A Receita Federal já manifestou o entendimento de que é no momento do trânsito em julgado da sentença judicial que os créditos passam a ser receitas tributáveis de IRPJ e CSLL (soluções de consulta nº 106/10, 232/07 e 233/07). No entanto, não há clara indicação nos termos dessas normas se as sentenças transitadas em julgado já quantificavam o montante dos créditos, isto é, se as decisões eram líquidas ou ilíquidas.

Sob outra perspectiva, é possível defender que o trânsito em julgado de sentença ilíquida não é o momento adequado para a incidência de IRPJ e CSLL, pois a parte sequer definiu se vai seguir com a restituição via compensação ou por precatório. Sobre esse tema, a jurisprudência é pacífica no sentido de que é direito do contribuinte optar por uma ou outra forma (Súmula 461 do STJ).

Caso a opção pela compensação administrativa se confirme, é necessário habilitar os créditos na Receita Federal, conforme os procedimentos regulados pela Instrução Normativa nº 1.717/17. Nesse momento, o crédito foi mensurado pelo contribuinte, mas o fisco ainda não se manifestou. Aliás, mesmo com o deferimento do pedido pelo fisco, não há qualquer anuência sobre o valor do crédito (art. 101, parágrafo único da IN 1.717). Nessa linha, é possível argumentar que esse ato unilateral em relação ao quantum devido não deveria ter o condão de tornar líquida a sentença transitada em julgado. De fato, da forma como está prevista na norma, a habilitação mais se aproxima de um procedimento formal prévio de checagem, equivalente à verificação das condições da ação, sem nenhum exame de mérito.

Especificamente com relação aos créditos decorrentes do ICMS da base de cálculo do PIS e da Cofins, a Receita Federal tem apresentado vários óbices para restituí-los aos contribuintes, como a limitação do valor do ICMS a ser excluído ao efetivamente pago (e não o destacado nas notas fiscais) e a pretensão de limitar o entendimento firmado pelo STF aos períodos anteriores à Lei nº 12.973/14. Dessa forma, há fundamentos para se afirmar que não são líquidos e representativos de acréscimos patrimoniais os valores ainda sujeitos a questionamento pelo fisco.

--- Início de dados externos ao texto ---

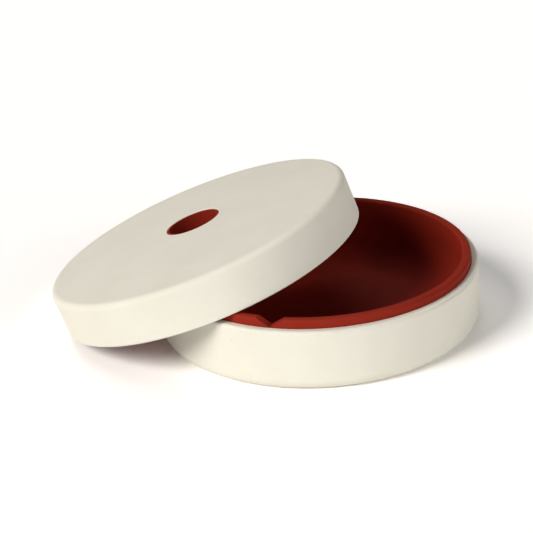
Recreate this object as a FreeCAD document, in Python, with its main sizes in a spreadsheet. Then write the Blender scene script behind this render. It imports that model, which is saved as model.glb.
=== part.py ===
import FreeCAD, Part
import math
import os
import Sketcher

# A low round box for an ink stick and stone: a pale dish with a red bowl in it, and a pale lid
# lined in red, which leans off the dish with one edge on the table. Millimetres and degrees.
# The origin is the middle of the dish's foot, on the table. -Y is the front.

DRIVING_SIZES = {
    # the pale dish
    "box_diameter": 150.0,
    "ledge_height": 28.6,
    "ledge_width": 3.3,
    "ledge_rounding": 1.4,
    "foot_rounding": 5.0,
    "dish_floor": 3.0,
    "dish_corner": 12.0,
    # the red bowl that drops into the dish
    "bowl_clearance": 0.3,
    "bowl_wall": 4.0,
    "bowl_floor": 2.6,
    "bowl_corner": 16.0,
    "upstand_height": 4.0,
    "rim_rounding": 1.2,
    # the notch through the bowl's rim
    "notch_width": 12.8,
    "notch_direction": -109.9,
    # the pale lid, whose skirt goes over the red rim and rests on the pale ledge
    "lid_clearance": 0.6,
    "skirt_wall": 2.4,
    "skirt_height": 21.1,
    "skirt_rounding": 0.7,
    "lid_plate": 2.9,
    "lid_crown": 3.7,
    "lid_edge_rounding": 3.0,
    "hole_radius": 13.25,
    "hole_rounding": 0.3,
    # the red lining under the lid, with a collar up through the hole
    "lining_plate": 1.5,
    "lining_clearance": 0.3,
    "lining_rounding": 0.6,
    "collar_wall": 0.9,
    "collar_drop": 0.2,
    # how the open lid leans
    "lean_reach": 50.9,
    "lean_direction": 165.5,
    "lean_clearance": 0.15,
}

# How near two measures have to be to count as the same, in millimetres
SAME_PLACE = 0.01
# The rough ring that each outline is first drawn on, before its dimensions move it
RING_ACROSS = 60.0
RING_UP = 20.0
RING_RADIUS = 40.0
# The notch takes less than this share of the bowl
MOST_NOTCH_SHARE = 0.01
# The search for the angle of the leaning lid, in degrees
STEEPEST_LEAN = 60.0
LEAN_PRECISION = 0.001
CUBIC_MM_PER_CUBIC_CM = 1000.0

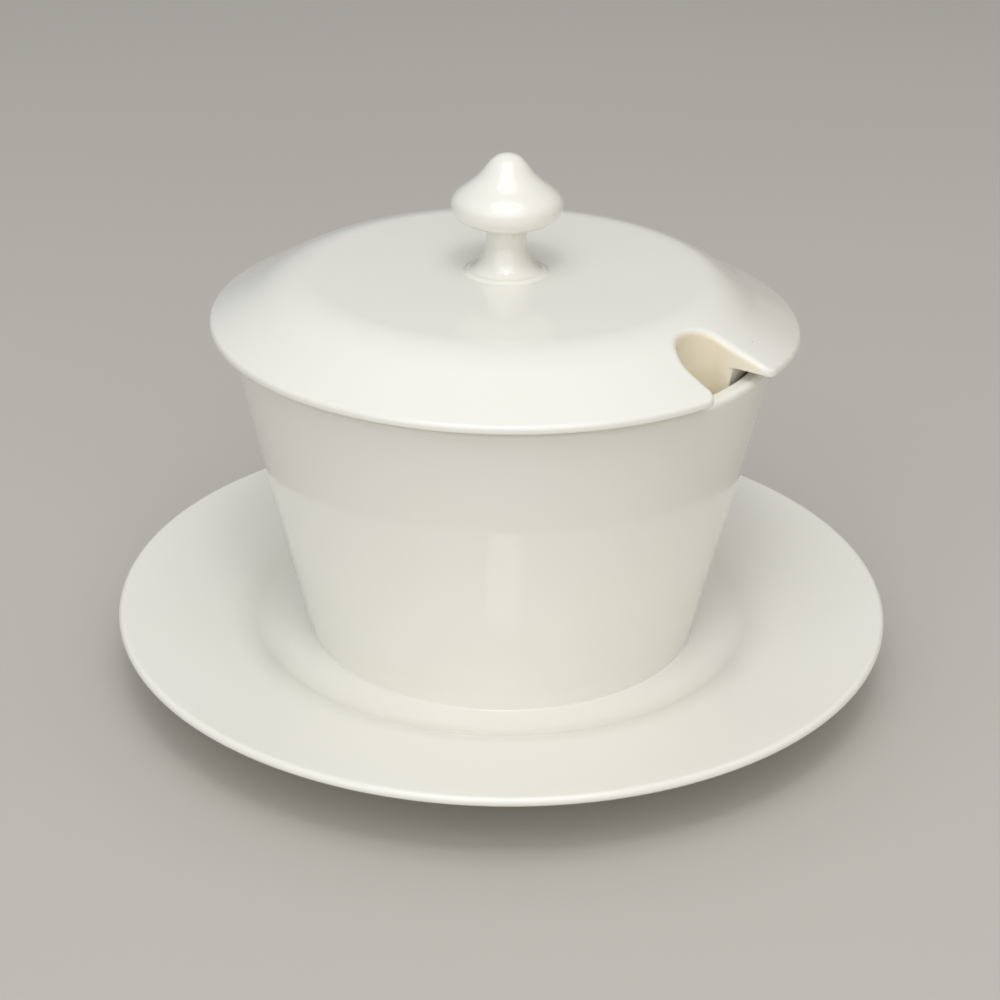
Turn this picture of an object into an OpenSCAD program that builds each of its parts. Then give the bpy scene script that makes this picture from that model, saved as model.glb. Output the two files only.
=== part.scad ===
// Covered jam pot of glazed cream earthenware on its fixed stand, with a notch for the spoon in its lid.
// The origin is the centre of the stand's foot on the table, +Z is up, and the notch points along +X.

/* [Stand] */
// Diameter over the rim of the stand
stand_d = 160; // [152:1:176]
// Height of the stand's rim above the table
stand_h = 15.6; // [15:0.1:18]
// Thickness of the stand's lip
stand_lip_t = 1.8; // [1.6:0.1:3]
// Thickness of the brim where it leaves the well
stand_brim_t = 3.8; // [3.2:0.1:4.4]
// Diameter of the edge where the brim turns down into the well
well_edge_d = 108; // [106:1:116]
// Height of that edge above the table
well_edge_h = 11.7; // [11.2:0.1:12.6]
// Width of the well's sloping side
well_side_w = 4; // [3:0.5:5]
// Height of the well's floor above the table
well_floor_h = 9.2; // [8.8:0.1:9.8]
// Thickness of the well's floor
well_floor_t = 4.6; // [4:0.1:4.8]
// How far the foot ring stands in from the edge of the well
foot_inset = 7; // [6:0.5:10]
// Width of the foot ring on the table
foot_w = 3.6; // [3:0.1:5]

/* [Pot] */
// Width of the well's floor that shows round the pot's foot
pot_inset = 9.4; // [7:0.1:12]
// Diameter of the pot over its rim
pot_rim_d = 109.6; // [104:0.2:114]
// Height of the pot from its foot to its rim
pot_h = 64.7; // [56:0.1:78]
// Thickness of the pot's wall
pot_wall = 3.4; // [3:0.1:4.4]
// Thickness of the pot's floor
pot_floor_t = 4.8; // [4:0.1:6]
// Radius between the pot's wall and floor inside
pot_corner_r = 9; // [6:0.5:14]

/* [Lid] */
// How far the lid's edge stands out over the pot's rim
lid_overhang = 3.5; // [3:0.1:5]
// Thickness of the lid's edge
lid_lip_t = 1.4; // [1.3:0.1:2.4]
// Height of that edge's underside above the seat on the pot's rim
lid_lip_lift = 1.6; // [1:0.1:2]
// Diameter of the crease between the sloping brim and the flat top
crease_d = 87.8; // [84:0.2:92]
// Height of the crease above the pot's rim
crease_h = 10.15; // [9.5:0.05:11]
// Rise of the flat top from the crease to the knob
top_rise = 0.9; // [0.6:0.1:1.6]
// Thickness of the lid's top
lid_t = 3.4; // [2.8:0.1:4]
// Gap between the lid's flange and the pot's mouth
flange_gap = 1.8; // [1:0.1:2.4]
// Depth of the flange below the pot's rim
flange_h = 7.5; // [5:0.5:10]
// Thickness of the flange
flange_t = 3.2; // [2.6:0.1:4]

/* [Spoon notch] */
// Width of the notch's round end
notch_w = 12.6; // [10:0.2:14]
// Depth of the notch from the lid's edge
notch_depth = 14; // [13:0.1:15]
// Angle at which each side of the notch opens out from its middle line
notch_flare = 12.5; // [6:0.5:20]
// Angle that the middle line is turned by, as a cut made by hand is
notch_turn = 12.5; // [0:0.5:14]
// How far the round end lies to the other side
notch_shift = 0.8; // [0:0.1:1.2]
// Radius of the corners where the notch meets the lid's edge
notch_corner_r = 4; // [1:0.1:4.5]
// Thickness of the wall that lines the notch
notch_wall = 3.2; // [2.6:0.1:4]

/* [Knob] */
// Diameter of the knob's head
knob_d = 22; // [18:0.2:26]
// Height of the knob from its foot to its tip
knob_h = 23.5; // [20:0.1:28]
// Diameter of the knob's foot
knob_foot_d = 16; // [14:0.2:18]
// Diameter of the knob's neck
knob_neck_d = 7.9; // [7:0.1:10]

/* [Slip joints] */
// Thickness of the slip under the pot
pot_slip_t = 0.4; // [0.3:0.1:0.8]
// Height and reach of the slip's fillet round the pot's foot
pot_fillet = 0.9; // [0.7:0.1:1.6]
// Thickness of the slip under the knob
knob_slip_t = 0.2; // [0.1:0.1:0.6]

/* [Hidden] */

$fn = 96;
ARC_STEPS = 8;
ARC_STEP_TURN = 7;
CURVE_STEPS = 10;
ware = "#f0eee4";
slip = "#ece6d4";

// Stand: the underside of the floor is the roof of the recess inside the foot ring
stand_r = stand_d / 2;
well_edge_r = well_edge_d / 2;
well_floor_r = well_edge_r - well_side_w;
recess_h = well_floor_h - well_floor_t;
foot_r = well_edge_r - foot_inset;
foot_draft = foot_w / 4;
foot_round = foot_w / 3;
foot_root_round = foot_w / 2;
brim_w = stand_r - well_edge_r;
brim_rise = stand_h - well_edge_h;
brim_turn = atan(brim_rise / brim_w);
brim_under_turn = atan((brim_rise + stand_brim_t - stand_lip_t) / brim_w);
stand_lip_top_share = 0.69;
stand_lip_under_share = 0.24;
stand_lip_top_round = stand_lip_t * stand_lip_top_share * tan(45 - brim_turn / 2);
stand_lip_under_round = stand_lip_t * stand_lip_under_share * tan(45 + brim_under_turn / 2);
well_round = stand_brim_t;
well_under_round = stand_brim_t * 1.5;

// Pot: a straight cone that stands on its slip and carries the lid on its rim
pot_foot_r = well_floor_r - pot_inset;
pot_rim_r = pot_rim_d / 2;
pot_base_h = well_floor_h + pot_slip_t;
pot_rim_h = pot_base_h + pot_h;
pot_mouth_r = pot_rim_r - pot_wall;
pot_inside_h = pot_base_h + pot_floor_t;
pot_lip_outer_round = pot_wall * 0.35;
pot_lip_inner_round = pot_wall * 0.3;

// Lid: it is seated on the pot's rim, its edge is raised and its flange hangs inside the pot's mouth
lid_r = pot_rim_r + lid_overhang;
lid_seat_r = pot_rim_r - pot_lip_outer_round * 1.5;
lid_step_r = lid_seat_r + lid_lip_lift;
lid_step_round = lid_lip_lift / 2;
lid_lip_under_h = pot_rim_h + lid_lip_lift;
lid_lip_h = lid_lip_under_h + lid_lip_t;
lid_lip_top_round = lid_lip_t * 0.8;
lid_lip_under_round = lid_lip_t * 0.4;
crease_r = crease_d / 2;
crease_top_h = pot_rim_h + crease_h;
crease_round = lid_t * 1.8;
top_h = crease_top_h + top_rise;
brim_swell = lid_lip_t / 6;
brim_middle = [
    (lid_r + crease_r) / 2,
    (lid_lip_h + crease_top_h) / 2 + brim_swell
];
brim_bow_turn = atan((brim_middle.y - lid_lip_h) / (lid_r - brim_middle.x))
    - atan((crease_top_h - brim_middle.y) / (brim_middle.x - crease_r));
brim_bow_reach_share = 0.316;
brim_bow_r = brim_bow_reach_share * (lid_r - brim_middle.x) / tan(brim_bow_turn / 2);
flange_r = pot_mouth_r - flange_gap;
flange_end_h = pot_rim_h - flange_h;
flange_round = flange_t / 3;
flange_root_round = flange_gap / 3;
hollow_r = flange_r - flange_t;
hollow_top_h = top_h - lid_t;
hollow_side_h = crease_top_h - lid_t;
hollow_round = lid_t * 2;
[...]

Uma outra linha interpretativa é a de que o IRPJ e a CSLL só incidiriam quando o contribuinte efetivamente realiza as compensações (transmissão do PER/DCOMP), momento em que ele faz uso dos créditos a que entende ter direito. Essa argumentação teria fundamento na (i) opção feita pelo contribuinte quanto à utilização do crédito pela via da compensação e nas (ii) características inerentes ao crédito tributário, cujo poder liberatório é limitado por lei (tais créditos só podem ser utilizados para compensação com débitos relativos a tributos federais).

O direito à compensação somente existe quando o contribuinte é, ao mesmo tempo, credor e devedor de obrigações perante um mesmo ente, no caso, a Fazenda Nacional. Nos autos da Solução de Consulta nº 206/03, a Receita Federal até mesmo já expôs o entendimento de que a disponibilidade jurídica e econômica ocorre quando o contribuinte efetivamente recebe o crédito tributário e, no caso de compensação, quando ela é efetivamente realizada.

Ainda que a própria Lei nº 9.430/96 determine que a Declaração de Compensação equivale ao pagamento, há também quem siga o entendimento de que a liquidez do crédito tributário, para fins de caracterização da disponibilidade jurídica ou econômica da renda como fato gerador do IRPJ e da CSLL, ocorre somente no momento da homologação da compensação pela RFB.

Essa é a hipótese que implica no recolhimento do tributo de forma mais distante do trânsito em julgado e, portanto, mais desejada pelos contribuintes e menos desejada pelo fisco. E é exatamente o que o Juízo da 6ª Vara do Rio de Janeiro acolheu como o evento relevante para fins tributários na sentença proferida nos autos do Mandado de Segurança nº 5035622-22. 2019.4.02.5101. Segundo prevaleceu nesse caso, “apenas com a homologação do pedido de compensação pela autoridade fiscal é que se pode falar em crédito líquido recuperado pela impetrante, a partir de quando efetivamente o fato gerador do IRPJ e da CSLL ocorrerá”.

Essa decisão tem dois efeitos positivos: ao mesmo tempo que (i) evita o desembolso prematuro para pagamento dos tributos sobre o valor do crédito, ela (ii) estimula o fisco a apreciar com brevidade as compensações em questão, deixando de fazer uso do prazo de cinco anos para tanto. Porém, sabemos que a matéria é controvertida e que essa decisão, ainda sujeita a recurso, é uma das poucas que versam sobre a matéria.

Ao que tudo indica, após muitos anos de discussões no Judiciário para reconhecimento da exclusão do ICMS das bases de cálculo do PIS e da Cofins, os contribuintes ainda enfrentarão extensas discussões sobre o momento da tributação desses créditos pelo IRPJ e CSLL.